Can a landlord ask me to sign a lease and pay a deposit without ever seeing the property?
Signing a lease and paying before any viewing is a serious red flag for rental fraud. No legitimate rental transaction should require financial commitment before you inspect the property.
Last reviewed: 10 June 2026
Explanation
The sequence of a legitimate rental transaction is: listing published, viewing arranged and conducted, application submitted, references checked, lease offered and reviewed, lease signed by both parties, and only then deposits and first rent collected. Compressing this by asking for signatures and payment before a viewing is abnormal and legally risky for you as a tenant.
Beyond the scam risk, signing a lease without viewing could bind you to a property with undisclosed defects, a location different from what was described, or conditions that do not match the listing. In some jurisdictions, leases signed under fraudulent misrepresentation may be voidable, but recovering funds paid is still difficult.
Remote rental fraud commonly uses this pattern: a landlord says they are abroad and will mail the keys after you pay and sign electronically. The property in the listing is real — it belongs to someone else whose images were stolen — but the 'landlord' has no right to rent it. After paying, you receive nothing.
Require a live video viewing with the landlord present in the property before any financial commitment. Verify ownership.

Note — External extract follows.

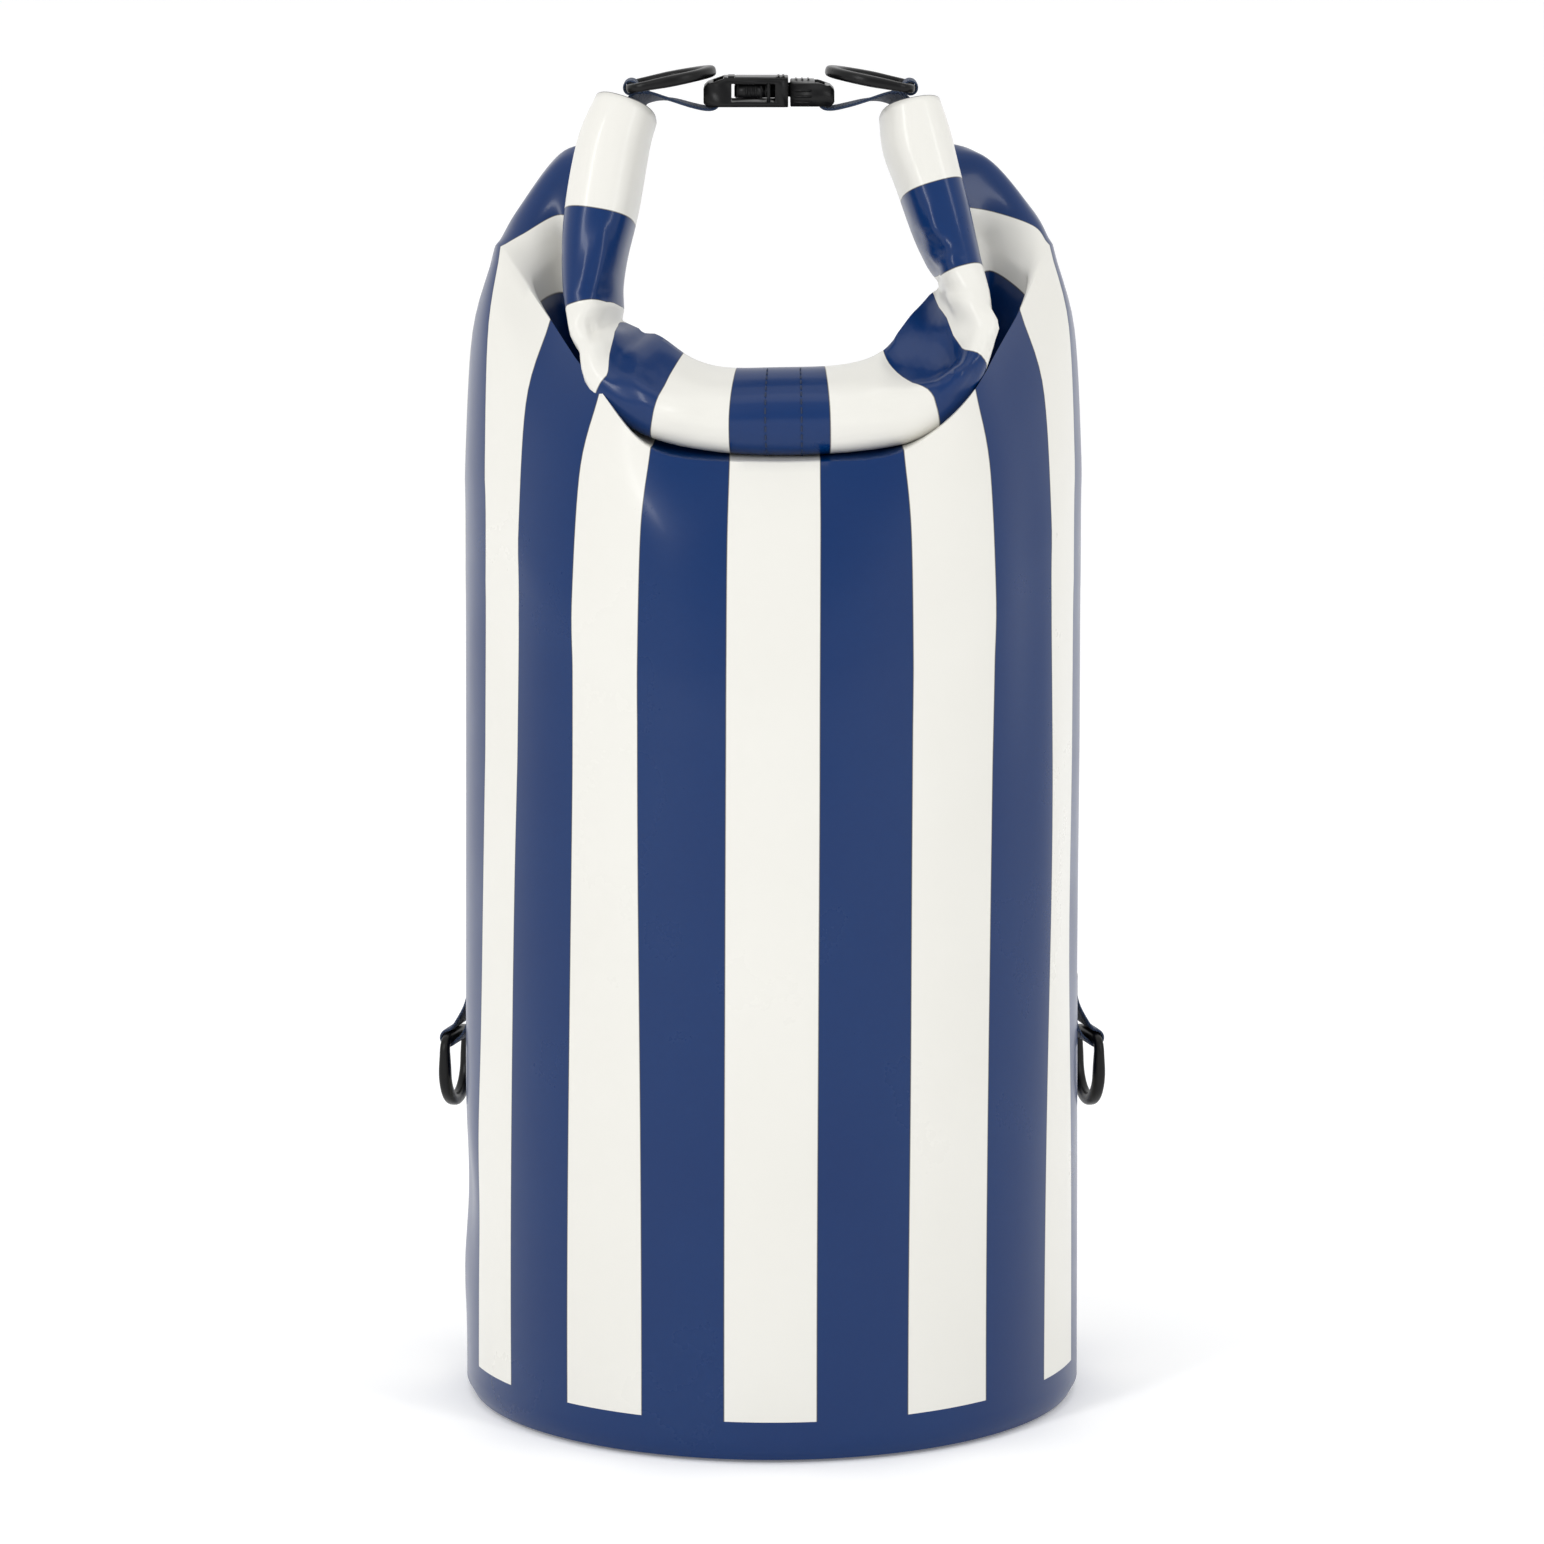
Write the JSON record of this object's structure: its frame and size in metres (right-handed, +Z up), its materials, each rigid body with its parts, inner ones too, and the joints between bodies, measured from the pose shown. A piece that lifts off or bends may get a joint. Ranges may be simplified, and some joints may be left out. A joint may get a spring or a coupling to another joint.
{
  "type": "roll-top carry sack",
  "caption": "Striped roll-top tarpaulin sack: round welded base, mouth rolled down and buckled into a carry loop, D rings at the roll ends and low on the sides.",
  "frame": {"origin": "centre of the round base, on its underside", "axes": "+Z up the sack's height, -Y towards the front where the roll lies, +X towards the plug half of the buckle"},
  "size_m": [0.2652, 0.2439, 0.5222],
  "materials": {
    "striped_tarpaulin": "smooth PVC coating, satin gloss, vertical navy and cream stripes",
    "navy_tarpaulin": "smooth PVC coating, satin gloss",
    "webbing": "woven polyester",
    "black_plastic": "moulded, fine satin",
    "stiffener_strip": "extruded strip"
  },
  "bodies": {
    "sack": {"bag_body": "striped_tarpaulin", "base_panel": "navy_tarpaulin", "base_band": "navy_tarpaulin", "rolled_collar": "striped_tarpaulin", "mouth_stiffener_front": "stiffener_strip", "mouth_stiffener_rear": "stiffener_strip", "strap_left": "webbing", "strap_right": "webbing", "buckle_socket": "black_plastic", "ring_keeper_left": "webbing", "ring_keeper_right": "webbing", "side_patch_left": "navy_tarpaulin", "side_patch_right": "navy_tarpaulin", "side_loop_left": "webbing", "side_loop_right": "webbing", "back_seam_tape": "navy_tarpaulin"},
    "plug": {"buckle_plug": "black_plastic"},
    "prong_front": {"buckle_prong_front": "black_plastic"},
    "prong_rear": {"buckle_prong_rear": "black_plastic"},
    "top_ring_l": {"top_ring_left": "black_plastic"},
    "top_ring_r": {"top_ring_right": "black_plastic"},
    "side_ring_l": {"side_ring_left": "black_plastic"},
    "side_ring_r": {"side_ring_right": "black_plastic"}
  },
  "joints": [
    {"name": "plug_release", "type": "slide", "parent": "sack", "child": "plug", "axis": [1, 0, 0], "range_m": [0, 0.021], "deforming": ["strap_right"]},
    {"name": "prong_front_squeeze", "type": "hinge", "parent": "plug", "child": "prong_front", "pos_m": [0.0055, -0.0482, 0.5144], "axis": [0, 0, -1], "range_deg": [0, 13]},
    {"name": "prong_rear_squeeze", "type": "hinge", "parent": "plug", "child": "prong_rear", "pos_m": [0.0055, -0.0278, 0.5144], "axis": [0, 0, 1], "range_deg": [0, 13]},
    {"name": "top_ring_left_swing", "type": "hinge", "parent": "sack", "child": "top_ring_l", "pos_m": [-0.0533, -0.038, 0.5155], "axis": [0, -1, 0], "range_deg": [0, 160]},
    {"name": "top_ring_right_swing", "type": "hinge", "parent": "sack", "child": "top_ring_r", "pos_m": [0.0522, -0.038, 0.5155], "axis": [0, 1, 0], "range_deg": [0, 160]},
    {"name": "side_ring_left_swing", "type": "hinge", "parent": "sack", "child": "side_ring_l", "pos_m": [-0.12654, 0.0339, 0.1345], "axis": [0.2588, 0.9659, 0], "range_deg": [-10, 150]},
    {"name": "side_ring_right_swing", "type": "hinge", "parent": "sack", "child": "side_ring_r", "pos_m": [0.12654, 0.0339, 0.1345], "axis": [0.2588, -0.9659, 0], "range_deg": [-10, 150]}
  ],
  "couplings": [
    {"joint": "prong_front_squeeze", "follows": "plug_release", "rad_per_m": 10.26},
    {"joint": "prong_rear_squeeze", "follows": "plug_release", "rad_per_m": 10.26}
  ]
}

If a landlord will not accommodate a viewing, walk away.
Common red flags
- Landlord refuses or is unable to arrange any form of viewing
- Claims to be overseas and will send keys after payment
- Asks for lease signature and deposit via email or messaging app before viewing
- Rental price is attractive but viewing is not possible
- Photos are unusually professional and appear elsewhere on the internet
- Landlord becomes evasive or aggressive when viewing is requested
What to do now
- Insist on a viewing — in person or via live video with the landlord present in the property
- Verify property ownership through land registry records
- Do not sign or pay anything until after a verified viewing
- Report suspicious listings to the rental platform immediately
- If you have already paid, report to your bank and national fraud authority
- Report to your local police if a significant sum has been lost
Frequently asked questions
Is a live video viewing sufficient instead of in-person?

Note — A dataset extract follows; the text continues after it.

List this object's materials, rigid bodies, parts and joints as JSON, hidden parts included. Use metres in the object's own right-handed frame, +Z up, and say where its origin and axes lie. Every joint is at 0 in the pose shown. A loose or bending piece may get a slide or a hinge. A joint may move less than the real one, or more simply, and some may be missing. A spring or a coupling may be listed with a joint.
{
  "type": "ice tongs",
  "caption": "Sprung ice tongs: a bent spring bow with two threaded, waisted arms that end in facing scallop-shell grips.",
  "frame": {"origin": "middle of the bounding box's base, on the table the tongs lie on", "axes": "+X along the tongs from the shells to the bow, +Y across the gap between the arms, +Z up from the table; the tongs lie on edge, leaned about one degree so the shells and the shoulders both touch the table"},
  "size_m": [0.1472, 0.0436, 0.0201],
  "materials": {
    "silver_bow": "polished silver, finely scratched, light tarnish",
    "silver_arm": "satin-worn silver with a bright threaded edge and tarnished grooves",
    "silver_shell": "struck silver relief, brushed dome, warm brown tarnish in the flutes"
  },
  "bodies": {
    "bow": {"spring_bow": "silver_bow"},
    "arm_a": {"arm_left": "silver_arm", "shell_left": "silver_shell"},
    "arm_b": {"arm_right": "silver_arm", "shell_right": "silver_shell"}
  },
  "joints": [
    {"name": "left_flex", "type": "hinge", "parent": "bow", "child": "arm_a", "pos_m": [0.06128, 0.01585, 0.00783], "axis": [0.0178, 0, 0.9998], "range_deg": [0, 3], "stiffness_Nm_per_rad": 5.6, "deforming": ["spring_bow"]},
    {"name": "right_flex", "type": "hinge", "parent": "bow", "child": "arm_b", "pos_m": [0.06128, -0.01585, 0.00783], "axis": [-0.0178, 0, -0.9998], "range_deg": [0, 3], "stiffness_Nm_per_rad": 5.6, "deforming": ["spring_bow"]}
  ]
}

A live video call where the landlord physically walks through the property and responds to your directions in real time provides a reasonable level of assurance. A pre-recorded video tour does not — it could show any property. Combine video viewing with ownership verification.
What if the listing says only remote viewing is available?
This is a significant red flag in the residential rental market. If no in-person or live video viewing is possible, the risks are too high to proceed with any financial commitment.